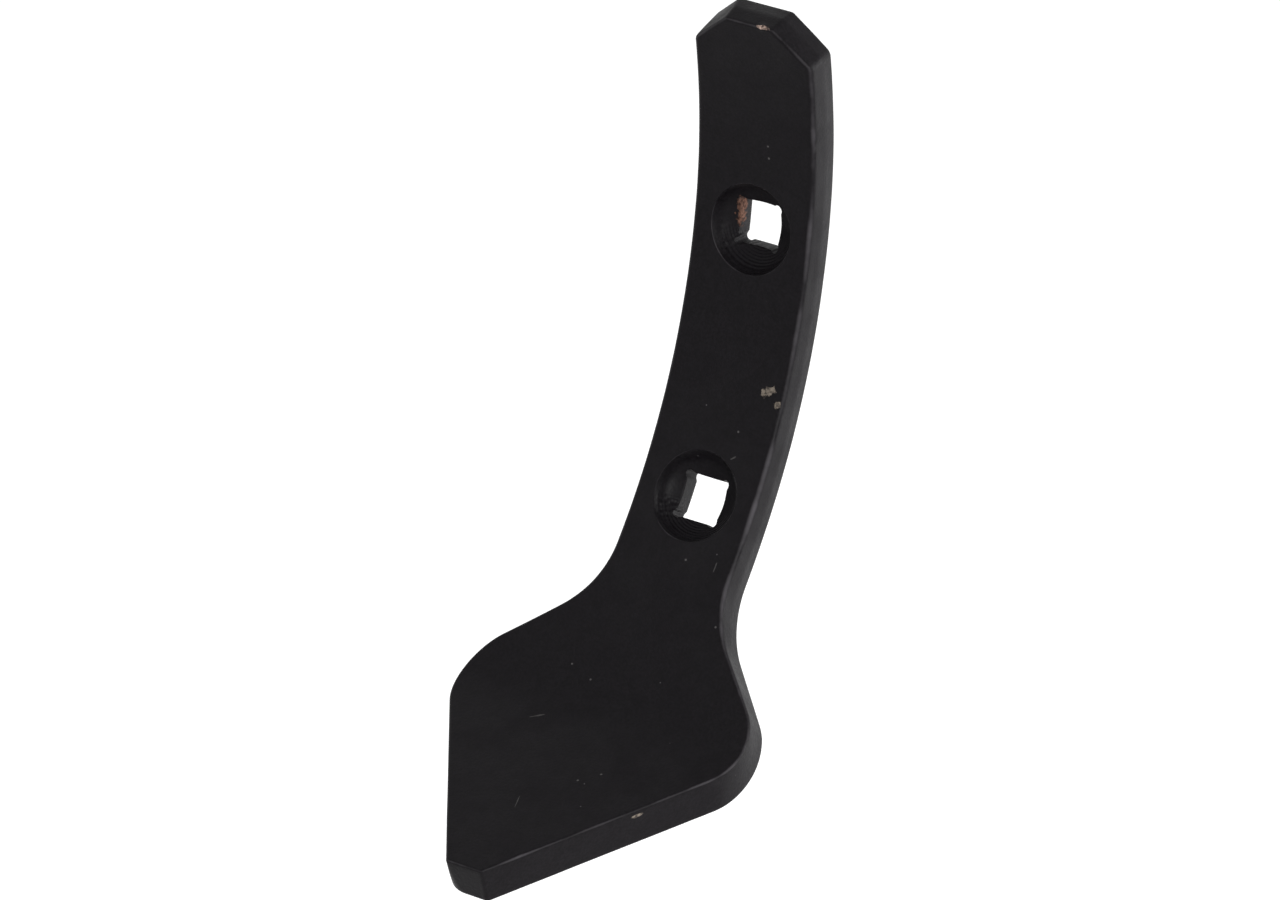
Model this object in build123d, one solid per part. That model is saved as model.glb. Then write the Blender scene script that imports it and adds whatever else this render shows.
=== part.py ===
from build123d import *
import os
from math import asin, cos, degrees, radians, sin, tan

# A heart-shaped cultivator share: a flat bar whose lower end is forged out into a pointed blade,
# bent forward in one sweep so that the shank stands up the tine and the blade runs nearly level.
# X runs across the share, its hollow front face looks along -Y, and Z is up as the share works.
# The origin is the centre of the upper bolt seat, on the front face.
# Millimetres and degrees. "At" values are lengths along the front face, down from the top edge.

# Bar
shank_width = 50.0
thickness = 15.0

# Side curve of the front face. A lean is the face's angle off the vertical, positive with its foot forward.
top_lean = -10.6
shank_radius = 230.0
shank_arc = 247.0
bend_radius = 60.0
blade_lean = 74.5

# Flat outline of the front face
share_length = 351.0
top_corner = 13.3
shoulder_at = 212.0
neck_radius = 30.0
wing_at = 262.5
wing_radius = 28.0
blade_width = 122.0
tip_width = 13.6

# Rounding of the upright corners, and of the edges round the front and back faces
corner_radius = 3.0
front_edge_radius = 1.5
back_edge_radius = 2.2

# Bolt seats: a round mouth, a countersink and a punched square hole for the neck of a plough bolt,
# which widens towards the back and has round reliefs in its corners
upper_seat_at = 76.5
seat_spacing = 100.0
mouth_diameter = 34.0
mouth_depth = 1.0
countersink_angle = 90.0
square_side = 18.0
punch_draft = 2.0
relief_radius = 1.9
relief_inset = 1.1

# How far the cutting tools reach past the faces, and the step between points of a bent line
overrun = 4.0
bend_step = 3.0

neck_lean = top_lean + degrees(shank_arc / shank_radius)
bend_arc = bend_radius * radians(blade_lean - neck_lean)


def side_curve(at):
    """Y, Z and lean of the front face's side curve, with its top end at the origin."""
    on_shank = min(at, shank_arc)
    on_bend = min(max(at - shank_arc, 0), bend_arc)
    on_blade = max(at - shank_arc - bend_arc, 0)
    top = radians(top_lean)
    shank = top + on_shank / shank_radius
    lean = shank + on_bend / bend_radius
    y = shank_radius * (cos(shank) - cos(top)) + bend_radius * (cos(lean) - cos(shank)) - on_blade * sin(lean)
    z = shank_radius * (sin(top) - sin(shank)) + bend_radius * (sin(shank) - sin(lean)) - on_blade * cos(lean)
    return y, z, lean


def on_share(across, at, depth):
    """Point of the bent share: across its width, along its front face and into its thickness."""
    y, z, lean = side_curve(at)
    y0, z0, _ = side_curve(upper_seat_at)
    return Vector(across, y - y0 + depth * cos(lean), z - z0 - depth * sin(lean))


def downward(at):
    """Direction along the front face, towards the tip."""
    lean = side_curve(at)[2]
    return Vector(0, -sin(lean), -cos(lean))


def bent_strip(start, end, width):
    """Stretch of the bent bar between two lengths, with square sides."""
    breaks = [at for at in (shank_arc, shank_arc + bend_arc) if start < at < end]
    stations = [start, *breaks, end]
    sides = []
    for depth in (0, thickness):
        for first, last in zip(stations, stations[1:]):
            points = [on_share(0, at, depth) for at in (first, (first + last) / 2, last)]
            flat = first >= shank_arc + bend_arc
            sides.append(Line(points[0], points[2]) if flat else ThreePointArc(*points))
    for at in (start, end):
        sides.append(Line(on_share(0, at, 0), on_share(0, at, thickness)))
    return extrude(Face(Wire(sides)), amount=width / 2, dir=(1, 0, 0), both=True)


def tangent_point(corner, centre, turn):
    """Where a line from a corner touches the circle of a wing, with the circle on the side of the turn."""
    gap = centre - corner
    swing = degrees(asin(wing_radius / gap.length))
    reach = (gap.length ** 2 - wing_radius ** 2) ** 0.5
    return corner + gap.normalized().rotate(Axis.Z, turn * swing) * reach


def half_outline():
    """Flat outline of one half, from the shank's side round the neck and the wing to the tip, as (across, at)."""
    neck = Vector(shank_width / 2, shoulder_at)
    tip = Vector(tip_width / 2, share_length)
    centre = Vector(blade_width / 2 - wing_radius, wing_at)
    shoulder_end = tangent_point(neck, centre, -1)
    edge_start = tangent_point(tip, centre, 1)
    shoulder = (shoulder_end - neck).normalized()
    edge = (tip - edge_start).normalized()
    wing_corner = shoulder_end + shoulder * wing_radius * tan(radians(shoulder.get_angle(edge) / 2))
    fillet_start = neck - Vector(0, neck_radius * tan(radians(shoulder.get_angle(Vector(0, 1)) / 2)))
    past_tip = tip + edge * overrun
    return fillet_start.Y, FilletPolyline(
        fillet_start - Vector(0, overrun), neck, wing_corner, past_tip, radius=[neck_radius, wing_radius]
    )


def beyond_wall(outline, start, side):
    """Everything outside one wall of the blade, which stands square to the bent faces."""
    stretch = outline.trim(overrun / outline.length, 1)
    steps = round(stretch.length / bend_step)
    flat = [stretch @ (step / steps) for step in range(steps + 1)]
    flat_end = stretch % 1
    last = Vector(side * flat_end.X, 0, 0) + downward(share_length) * flat_end.Y
    curves = []
    for depth in (-overrun, thickness + overrun):
        points = [on_share(side * point.X, point.Y, depth) for point in flat]
        curves.append(Spline(*points, tangents=[downward(start), last]))
    wall = Face.make_surface_from_curves(*curves)
    return extrude(wall, amount=blade_width, dir=(side, 0, 0))


def upright_edges(solid, at, width):
    """The two edges that stand square to the front face at the corners of an end."""
    corners = [on_share(side * width / 2, at, thickness / 2) for side in (-1, 1)]
    return [solid.edges().sort_by_distance(corner)[0] for corner in corners]


def blank():
    """The bent and forged bar before its edges are rounded."""
    start, outline = half_outline()
    shank = bent_strip(0, start, shank_width)
    shank = chamfer(upright_edges(shank, 0, shank_width), top_corner)
    blade = bent_strip(start, share_length, blade_width + overrun)
    for side in (-1, 1):
        blade -= beyond_wall(outline, start, side)
    return shank + blade


def round_corners(solid):
    """Rounds the upright corners of the top end and the tip."""
    edges = upright_edges(solid, 0, shank_width - 2 * top_corner)
    edges += upright_edges(solid, top_corner, shank_width)
    edges += upright_edges(solid, share_length, tip_width)
    return fillet(edges, corner_radius)


def rim(solid, depth):
    """Edges round the front face or the back face, which is made of three stretches."""
    middles = (shank_arc / 2, shank_arc + bend_arc / 2, (shank_arc + bend_arc + share_length) / 2)
    faces = [solid.faces().sort_by_distance(on_share(0, at, depth))[0] for at in middles]
    edges = [edge for face in faces for edge in face.edges()]
    return [edge for edge in edges if sum(edge.is_same(other) for other in edges) == 1]


def punched_square(side):
    """Outline of the square hole, with a round relief in each corner."""
    spot = side / 2 - relief_inset
    corners = [(x, y) for x in (-spot, spot) for y in (-spot, spot)]
    return Rectangle(side, side) + [Pos(x, y) * Circle(relief_radius) for x, y in corners]


def bolt_seat(at):
    """Cutting tool for a bolt seat square to the front face: mouth, countersink and square hole."""
    x, y, z = on_share(0, at, 0)
    lean = side_curve(at)[2]
    face = Plane(origin=(x, y, z), x_dir=(1, 0, 0), z_dir=(0, -cos(lean), sin(lean)))
    mouth_radius = mouth_diameter / 2
    sink_depth = (mouth_radius - square_side / 2) / tan(radians(countersink_angle / 2))
    below = (Align.CENTER, Align.CENTER, Align.MAX)
    above = (Align.CENTER, Align.CENTER, Align.MIN)
    mouth = Pos(0, 0, -mouth_depth) * Cylinder(mouth_radius, mouth_depth + overrun, align=above)
    sink = Pos(0, 0, -mouth_depth) * Cone(square_side / 2, mouth_radius, sink_depth, align=below)
    reach = thickness + overrun
    widened = square_side + 2 * reach * tan(radians(punch_draft))
    square = loft([punched_square(square_side), Pos(0, 0, -reach) * punched_square(widened)], ruled=True)
    return face * (mouth + sink + square)


share = round_corners(blank())
share = fillet(rim(share, 0), front_edge_radius)
share = fillet(rim(share, thickness), back_edge_radius)
for at in (upper_seat_at, upper_seat_at + seat_spacing):
    share -= bolt_seat(at)

os.makedirs("parts", exist_ok=True)
export_step(share, "parts/share.step")
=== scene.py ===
from math import cos, pi, radians, sin, tan

import bpy
import numpy as np
from mathutils import Matrix, Vector, noise
from mathutils.geometry import delaunay_2d_cdt

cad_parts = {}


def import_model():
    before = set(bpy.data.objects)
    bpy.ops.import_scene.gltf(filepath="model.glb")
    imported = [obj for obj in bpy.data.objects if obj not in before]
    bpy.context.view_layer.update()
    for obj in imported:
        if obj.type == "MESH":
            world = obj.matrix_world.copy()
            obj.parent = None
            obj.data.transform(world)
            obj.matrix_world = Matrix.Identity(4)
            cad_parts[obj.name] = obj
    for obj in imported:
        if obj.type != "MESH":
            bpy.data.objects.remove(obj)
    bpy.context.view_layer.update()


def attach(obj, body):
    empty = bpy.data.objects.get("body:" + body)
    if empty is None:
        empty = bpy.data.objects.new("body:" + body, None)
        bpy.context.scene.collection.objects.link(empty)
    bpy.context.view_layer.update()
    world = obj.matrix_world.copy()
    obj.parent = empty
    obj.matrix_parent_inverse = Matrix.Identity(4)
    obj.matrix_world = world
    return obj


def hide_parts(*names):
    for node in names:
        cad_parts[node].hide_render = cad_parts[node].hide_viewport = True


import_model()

# A heart-shaped cultivator share in satin black paint, standing in its own frame.
# Metres and degrees. A flat place is (across, at): across the share, and down its front face from the top.

# The bent bar and its flat outline
shank_width = 0.050
thickness = 0.015
top_lean = -11.64
shank_radius = 0.230
shank_arc = 0.2512
bend_radius = 0.060
blade_lean = 74.5
share_length = 0.3523
corner_across = 0.0152
corner_down = 0.0124
shoulder_at = 0.2193
neck_radius = 0.0388
wing_at = 0.2657
wing_radius = 0.0267
blade_width = 0.1199
tip_width = 0.0152

# Six straight lines bound each half of a face: top, corner cut, side, shoulder, cutting edge and tip.
# Each line has its own rounding at the front and at the back, and the five corners between them have theirs.
# Where the outline is moved in, the neck's corner radius grows and the others shrink.
front_radii = np.array([0.0011, 0.0014, 0.0021, 0.0015, 0.0011, 0.0010])
back_radii = np.array([0.0018, 0.0018, 0.0018, 0.0016, 0.0016, 0.0016])
corner_radii = np.array([0.0022, 0.0036, neck_radius, wing_radius, 0.0020])
corner_turns = np.array([-1, -1, 1, -1, -1])
least_radius = 0.0003

# Rolled sides: the first three lines swell to a waist and draw in behind it
drafted = np.array([1, 1, 1, 0, 0, 0])
waist_depth = 0.0072
front_draft = 3.5
side_draft = 8.7

# What the forging left fuller towards the back of the left side, at the corner cut and at the tip
top_left_lean = 0.0015
top_left_growth = 0.0012
tip_left_growth = 0.0086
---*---
Looking at the data above, return every line from the one with "share = round_corners(blank())" down to the one with "before = set(bpy.data.objects)", exactly and inclusively.

→ RESULT FOR THIS EXERCISE:
share = round_corners(blank())
share = fillet(rim(share, 0), front_edge_radius)
share = fillet(rim(share, thickness), back_edge_radius)
for at in (upper_seat_at, upper_seat_at + seat_spacing):
    share -= bolt_seat(at)

os.makedirs("parts", exist_ok=True)
export_step(share, "parts/share.step")
=== scene.py ===
from math import cos, pi, radians, sin, tan

import bpy
import numpy as np
from mathutils import Matrix, Vector, noise
from mathutils.geometry import delaunay_2d_cdt

cad_parts = {}


def import_model():
    before = set(bpy.data.objects)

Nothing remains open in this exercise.